In his last decade of life, Rembrandt increasingly treated biblical narratives as internalized dramas. One of the most famous of these late works is The Return of the Prodigal Son. Compared with Rembrandt's earlier versions of this subject, the work from around 1669 eliminates many of the external narrative elements of the parable. Rembrandt's focus turns to subtle gestures and facial expressions as means of accessing the internal drama of this reunion. Citing reformed theology that grace could not be earned, even by repentance, but rather must be bestowed by God, Perlove and Silver call attention to Rembrandt's focus on the father's merciful embrace of the son. Durham, on the other hand, reads this father-son relationship as the artist's final confession in which, after a life of faith and transgression, he pours out his remorse and hope into the arms of his heavenly father.

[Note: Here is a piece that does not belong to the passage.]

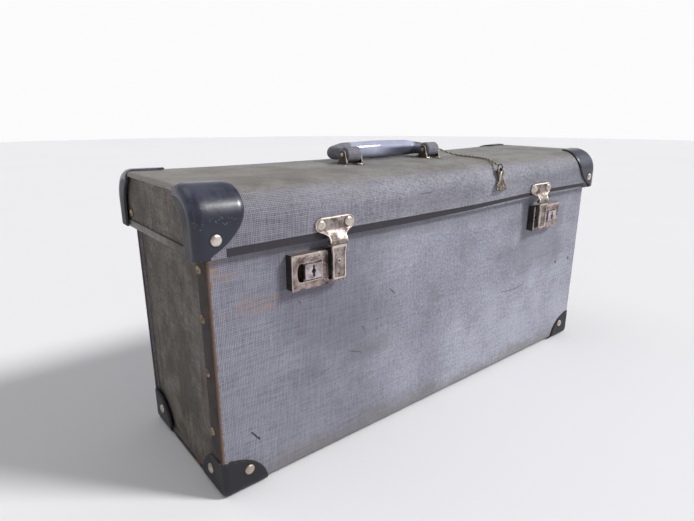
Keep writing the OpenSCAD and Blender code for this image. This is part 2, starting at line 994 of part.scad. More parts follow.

While situating him historically and theologically, Perlove and Silver do not characterize Rembrandt as a strict follower of any particular visual model or religious teaching. In unpacking his art, they stress that Rembrandt interpreted the Bible, and other theological sources, in his own way. Furthermore, they note that Rembrandt's art elevates itself above all contemporary controversies, thus allowing viewers to each interpret the work for themselves. It is Rembrandt's capacity to employ the elements of his art to visualize the Bible, without becoming didactic, that inspires such diverse readings as we find in Rembrandt's Faith: Church and Temple in the Dutch Golden Age and The Biblical Rembrandt: Human Painter in a Landscape of Faith. Shelley Perlove and Larry Silver demonstrate that Rembrandt van Rijn was one of the most astute and gifted artists of his own time; John Durham reminds us why his art still matters to us today.